Fabian Wagner, 04.11.2025: Quantum field theory with minimal spacetime volume
It is common lore that phenomenological quantum-gravity models with a fundamental scale, such as a minimal length, must break Lorentz invariance. In my talk, I show that a Lorentz-covariant cutoff yields a fundamental scale, a minimal spacetime volume, while preserving Lorentz invariance. Thus, such a cutoff may serve as a continuum analogue to causal sets. I construct an interacting QFT with Lorentz-covariant cutoff, and show that its correlation functions can be mapped to those of a (possibly nonlocal) QFT, which makes the phenomenology much more tractable.
Peter Lowdon, 18.11.2025: Goldstone bosons at finite temperature
Temperature has a significant effect on the properties of QFTs with spontaneously broken symmetries, in particular for the massless Goldstone bosons that exist in the vacuum state. In this talk I will discuss recent results which indicate that Goldstone modes persist at high temperatures, even if the symmetry is restored, and that they have the properties of screened massless excitations, so-called thermoparticles. This has important implications for the phase structure of QFTs at finite temperature.
Maximilian Neumann, 13.01.2026: Applications of TDA to Viral Evolution
Understanding viral evolution in the context of rapidly growing genomic datasets requires mathematical frameworks that extend beyond classical phylogenetic approaches. Topological Data Analysis (TDA) offers a scalable and principled approach for extracting structural information from high-dimensional genomic datasets, without relying on the reconstruction of explicit phylogenetic trees. Motivated by large-scale genomic surveillance efforts during the COVID-19 pandemic, this work leverages TDA to investigate viral evolution through the detection of topological signatures associated with adaptation, convergent evolution, and selective pressures. By capturing recurrent and non-tree-like evolutionary patterns, TDA enables efficient analysis of hundreds of thousands of genomes and facilitates high-resolution temporal tracking of emerging mutations.

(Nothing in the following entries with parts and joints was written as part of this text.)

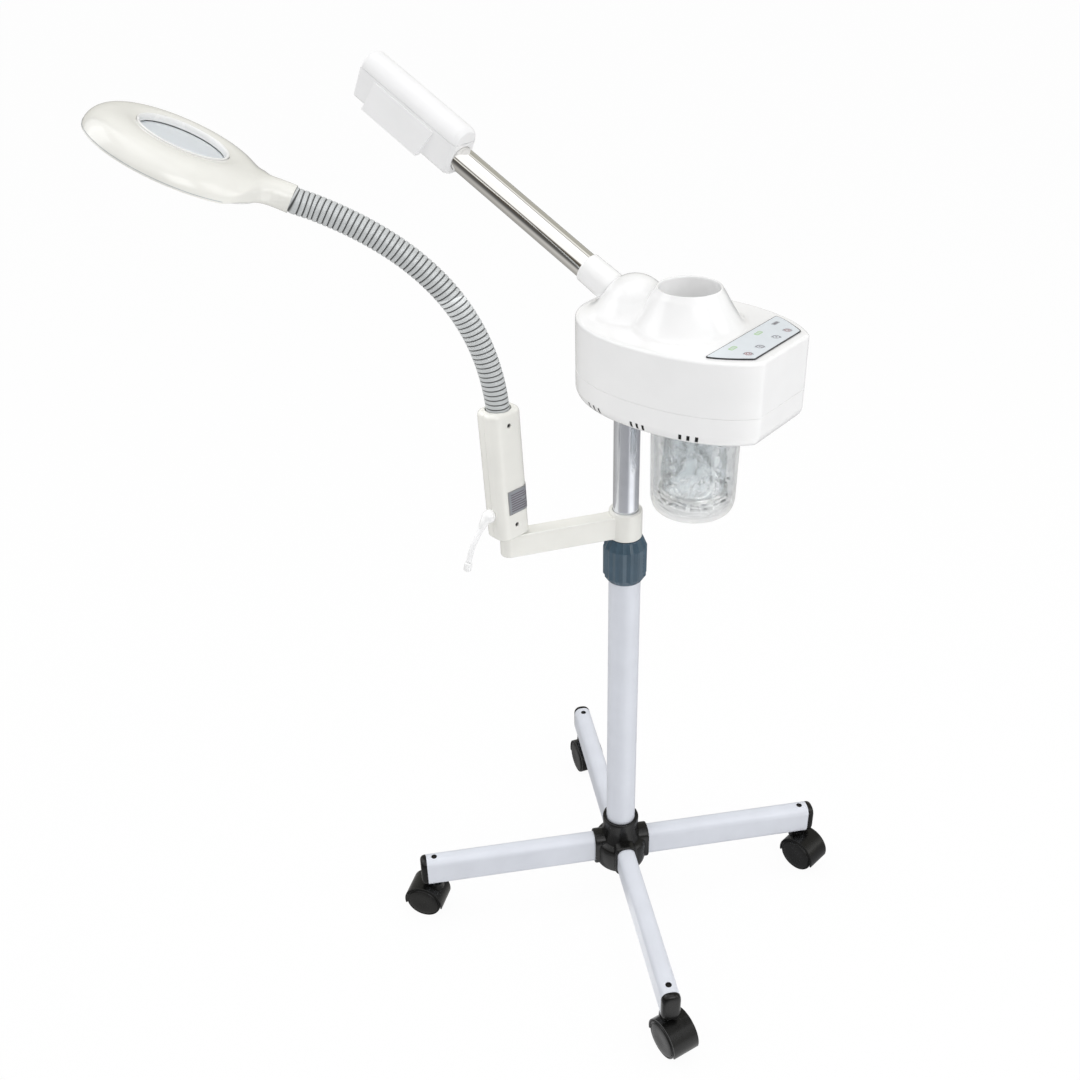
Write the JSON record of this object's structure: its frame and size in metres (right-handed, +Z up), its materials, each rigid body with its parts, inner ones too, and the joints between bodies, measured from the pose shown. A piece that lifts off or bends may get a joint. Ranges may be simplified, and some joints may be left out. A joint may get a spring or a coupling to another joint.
{
  "type": "facial steamer",
  "caption": "Wheeled stand with a steam unit: glass water jar, button panel, open neck and chrome spray arm; a round magnifying lamp on a gooseneck hangs from a swinging side arm.",
  "frame": {"origin": "centre of the whole footprint, on the floor under the wheels", "axes": "+Z up along the column, +X towards the control panel, spray arm towards -X"},
  "size_m": [0.5259, 0.5034, 0.8975],
  "materials": {
    "black_plastic": "satin black",
    "white_paint": "powder coat, cool white",
    "slate_plastic": "satin slate",
    "silver_paint": "metallic silver lacquer",
    "ivory_plastic": "glossy ivory",
    "gooseneck_metal": "ribbed, satin",
    "white_plastic": "glossy white",
    "chrome": "polished",
    "glass": "clear",
    "panel_film": "printed film, no text",
    "steel": "satin",
    "circuit_board": "coated board"
  },
  "bodies": {
    "stand": {"base_hub": "black_plastic", "front_right_leg": "white_paint", "front_left_leg": "white_paint", "rear_left_leg": "white_paint", "rear_right_leg": "white_paint", "front_right_leg_cap": "black_plastic", "front_left_leg_cap": "black_plastic", "rear_left_leg_cap": "black_plastic", "rear_right_leg_cap": "black_plastic", "lower_tube": "white_paint", "collet_bush": "black_plastic"},
    "mast": {"upper_tube": "silver_paint"},
    "clamp_collar": {"clamp_collar": "slate_plastic"},
    "steamer": {"top_cover": "white_plastic", "bottom_cover": "white_plastic", "control_panel": "panel_film", "chamber_cap": "white_plastic", "jar_ring": "white_plastic", "heating_element": "steel", "level_probe": "steel", "column_socket": "white_plastic", "circuit_board": "circuit_board", "power_inlet": "black_plastic", "spray_arm_collar": "white_plastic", "spray_collar_screw": "steel", "spray_tube": "chrome"},
    "jar": {"glass_jar": "glass"},
    "nozzle": {"nozzle_lower_shell": "white_plastic", "nozzle_upper_shell": "white_plastic", "nozzle_grille": "white_plastic"},
    "power_button": {"power_button": "white_plastic"},
    "steam_button": {"steam_button": "white_plastic"},
    "ozone_button": {"ozone_button": "white_plastic"},
    "timer_button": {"timer_button": "white_plastic"},
    "lamp_arm": {"lamp_arm": "ivory_plastic"},
    "lamp_handle": {"handle_front_shell": "ivory_plastic", "handle_back_shell": "ivory_plastic", "handle_pivot_pin": "steel", "lower_handle_screw": "steel", "upper_handle_screw": "steel", "rating_plate": "steel", "lead_boot": "white_plastic", "lamp_lead": "white_plastic", "lead_connector": "white_plastic", "gooseneck_lower": "gooseneck_metal"},
    "gooseneck": {"gooseneck_middle": "gooseneck_metal"},
    "lamp_head": {"gooseneck_upper": "gooseneck_metal", "lamp_head_top": "ivory_plastic", "lamp_head_bottom": "white_plastic", "light_ring_board": "circuit_board", "magnifier_lens": "glass", "lens_ring": "white_plastic"},
    "front_right_caster": {"front_right_caster_hood": "black_plastic"},
    "front_right_wheels": {"front_right_caster_wheels": "black_plastic"},
    "front_left_caster": {"front_left_caster_hood": "black_plastic"},
    "front_left_wheels": {"front_left_caster_wheels": "black_plastic"},
    "rear_left_caster": {"rear_left_caster_hood": "black_plastic"},
    "rear_left_wheels": {"rear_left_caster_wheels": "black_plastic"},
    "rear_right_caster": {"rear_right_caster_hood": "black_plastic"},
    "rear_right_wheels": {"rear_right_caster_wheels": "black_plastic"}
  },
  "joints": [
    {"name": "height_slide", "type": "slide", "parent": "stand", "child": "mast", "axis": [0, 0, 1], "range_m": [-0.02, 0.2]},
    {"name": "clamp_collar_turn", "type": "hinge", "parent": "stand", "child": "clamp_collar", "pos_m": [0.0642, 0.0725, 0.45], "axis": [0, 0, 1], "range_deg": [0, 90]},
    {"name": "steamer_swivel", "type": "hinge", "parent": "mast", "child": "steamer", "pos_m": [0.0642, 0.0725, 0.66], "axis": [0, 0, 1], "range_deg": [-60, 5]},
    {"name": "jar_turn", "type": "hinge", "parent": "steamer", "child": "jar", "pos_m": [0.1382, 0.0725, 0.645], "axis": [0, 0, 1], "range_deg": [0, 60]},
    {"name": "nozzle_twist", "type": "hinge", "parent": "steamer", "child": "nozzle", "pos_m": [0.0702, 0.0725, 0.7115], "axis": [-0.8894, 0, 0.4571], "range_deg": [-90, 90]},
    {"name": "power_button_press", "type": "slide", "parent": "steamer", "child": "power_button", "axis": [0, 0, -1], "range_m": [0, 0.001], "stiffness_N_per_m": 300},
    {"name": "steam_button_press", "type": "slide", "parent": "steamer", "child": "steam_button", "axis": [0, 0, -1], "range_m": [0, 0.001], "stiffness_N_per_m": 300},
    {"name": "ozone_button_press", "type": "slide", "parent": "steamer", "child": "ozone_button", "axis": [0, 0, -1], "range_m": [0, 0.001], "stiffness_N_per_m": 300},
    {"name": "timer_button_press", "type": "slide", "parent": "steamer", "child": "timer_button", "axis": [0, 0, -1], "range_m": [0, 0.001], "stiffness_N_per_m": 300},
    {"name": "lamp_arm_swing", "type": "hinge", "parent": "stand", "child": "lamp_arm", "pos_m": [0.0642, 0.0725, 0.492], "axis": [0, 0, 1], "range_deg": [-5, 60]},
    {"name": "lamp_handle_swivel", "type": "hinge", "parent": "lamp_arm", "child": "lamp_handle", "pos_m": [-0.00151, -0.02455, 0.504], "axis": [-0.0298, -0.0242, 0.9993], "range_deg": [-10, 45]},
    {"name": "gooseneck_lower_bend", "type": "hinge", "parent": "lamp_handle", "child": "gooseneck", "pos_m": [-0.02024, -0.03972, 0.70682], "axis": [0.6293, -0.7771, 0], "range_deg": [-30, 30]},
    {"name": "gooseneck_upper_bend", "type": "hinge", "parent": "gooseneck", "child": "lamp_head", "pos_m": [-0.06903, -0.07923, 0.78032], "axis": [0.6293, -0.7771, 0], "range_deg": [-30, 30]},
    {"name": "front_right_caster_swivel", "type": "hinge", "parent": "stand", "child": "front_right_caster", "pos_m": [0.22572, -0.0694, 0.044], "axis": [0, 0, 1], "continuous": true},
    {"name": "front_right_wheel_roll", "type": "hinge", "parent": "front_right_caster", "child": "front_right_wheels", "pos_m": [0.237, -0.0735, 0.02], "axis": [0.342, 0.9397, 0], "continuous": true},
    {"name": "front_left_caster_swivel", "type": "hinge", "parent": "stand", "child": "front_left_caster", "pos_m": [0.2061, 0.23402, 0.044], "axis": [0, 0, 1], "continuous": true},
    {"name": "front_left_wheel_roll", "type": "hinge", "parent": "front_left_caster", "child": "front_left_wheels", "pos_m": [0.21803, 0.23277, 0.02], "axis": [0.1045, 0.9945, 0], "continuous": true},
    {"name": "rear_left_caster_swivel", "type": "hinge", "parent": "stand", "child": "rear_left_caster", "pos_m": [-0.09732, 0.2144, 0.044], "axis": [0, 0, 1], "continuous": true},
    {"name": "rear_left_wheel_roll", "type": "hinge", "parent": "rear_left_caster", "child": "rear_left_wheels", "pos_m": [-0.08704, 0.20822, 0.02], "axis": [0.515, 0.8572, 0], "continuous": true},
    {"name": "rear_right_caster_swivel", "type": "hinge", "parent": "stand", "child": "rear_right_caster", "pos_m": [-0.0777, -0.08902, 0.044], "axis": [0, 0, 1], "continuous": true},
    {"name": "rear_right_wheel_roll", "type": "hinge", "parent": "rear_right_caster", "child": "rear_right_wheels", "pos_m": [-0.08875, -0.09371, 0.02], "axis": [0.3907, -0.9205, 0], "continuous": true}
  ]
}
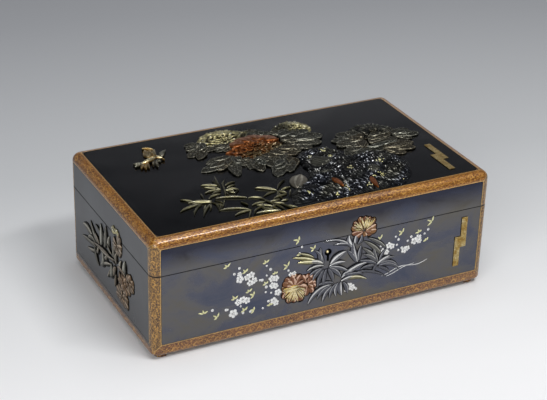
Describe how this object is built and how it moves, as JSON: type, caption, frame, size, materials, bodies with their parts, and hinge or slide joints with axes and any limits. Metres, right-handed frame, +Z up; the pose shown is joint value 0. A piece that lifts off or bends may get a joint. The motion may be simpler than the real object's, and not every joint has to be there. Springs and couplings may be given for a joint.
{
  "type": "decorative box",
  "caption": "Decorative lacquered box with a lift-off lid, inset dark metal panels and a garden picture in high relief metal inlay",
  "frame": {"origin": "middle of the bounding box in plan, on the plane that the feet stand on", "axes": "+X to the right along the long side, +Y to the back, +Z up; the face with the keyhole is towards -Y"},
  "size_m": [0.2886, 0.1696, 0.1052],
  "materials": {
    "lacquer": "gold-flecked amber lacquer over wood, polished",
    "panel_metal": "dark grey patinated copper alloy, satin",
    "rock_metal": "black patinated copper alloy, carved",
    "leaf_silver": "grey copper and silver alloy, carved",
    "gold": "gold, finely punched",
    "pale_gold": "pale gold and silver alloy, engraved",
    "red_copper": "red patinated copper, carved",
    "pin_brass": "turned brass"
  },
  "bodies": {
    "root": {"box_body": "lacquer", "lid": "lacquer", "top_panel": "panel_metal", "front_panel_lower": "panel_metal", "front_panel_upper": "panel_metal", "back_panel_lower": "panel_metal", "back_panel_upper": "panel_metal", "left_panel_lower": "panel_metal", "left_panel_upper": "panel_metal", "right_panel_lower": "panel_metal", "right_panel_upper": "panel_metal", "lock_pin": "pin_brass", "foot_front_left": "lacquer", "foot_front_right": "lacquer", "foot_back_left": "lacquer", "foot_back_right": "lacquer", "garden_rock": "rock_metal", "red_peony": "red_copper", "gold_peony_left": "gold", "gold_peony_right": "gold", "grey_peony": "leaf_silver", "leaf_far_left": "leaf_silver", "leaf_between": "leaf_silver", "leaf_lower_left": "leaf_silver", "leaf_lower_middle": "leaf_silver", "leaf_below": "leaf_silver", "leaf_right": "leaf_silver", "leaf_middle_right": "leaf_silver", "leaf_far_right": "leaf_silver", "leaf_low_right": "leaf_silver", "grey_stone_leaf": "leaf_silver", "bamboo_upper": "pale_gold", "bamboo_left": "pale_gold", "bamboo_right": "pale_gold", "bamboo_low": "pale_gold", "bird": "gold", "stepped_bar_top": "gold", "front_peony_low": "red_copper", "front_petals_low": "red_copper", "front_peony_high": "red_copper", "front_leaves_left": "leaf_silver", "front_leaves_low": "leaf_silver", "front_leaves_right": "leaf_silver", "stepped_bar_front": "gold", "left_leaves_back": "rock_metal", "left_flower_low": "red_copper", "left_flower_high": "red_copper", "left_bud_high": "gold", "left_flower_front": "red_copper", "left_leaves_front": "rock_metal", "right_leaves_back": "rock_metal", "right_flower_low": "red_copper", "back_peony": "red_copper", "back_leaves": "leaf_silver"}
  },
  "joints": []
}
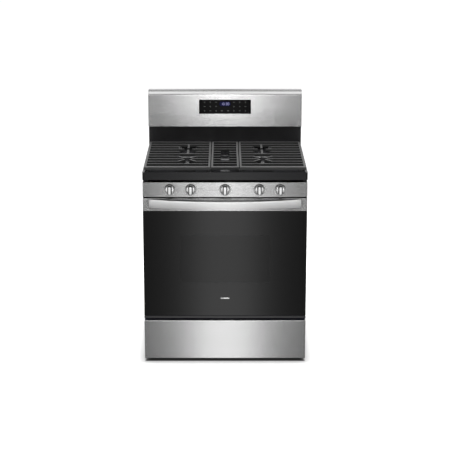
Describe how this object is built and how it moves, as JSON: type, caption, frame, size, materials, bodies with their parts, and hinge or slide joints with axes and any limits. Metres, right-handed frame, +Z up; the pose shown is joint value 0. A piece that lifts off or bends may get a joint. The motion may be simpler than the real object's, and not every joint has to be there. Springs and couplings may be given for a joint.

Ankur Singha, 27.01.2026: Scalable Lattice Simulations Near Criticality via Renormalisation-Inspired Generative Models
Studying lattice systems near a second-order phase transition is both fascinating and challenging. A central difficulty is the scalability of lattice simulations: as the correlation length grows near criticality, long-range correlations emerge and conventional simulation algorithms suffer from critical slowing down, leading to rapidly increasing computational costs. Closely related challenges arise in lattice field theory when approaching the continuum limit, where fine lattices and large physical volumes must be handled simultaneously. Recent advances in Machine Learning (ML) offer new ways to address these problems. In this talk, I will discuss how generative AI models inspired by renormalisation-group ideas can improve the scalability and efficiency of lattice simulations near criticality, and will present our Renormalisation-Inspired Generative Critical Sampler (RiGCS) framework for the 2D Ising model and scalar phi4 theory, which uses a hierarchical, multiscale generative approach to efficiently generate configurations across scales and mitigate critical slowing down.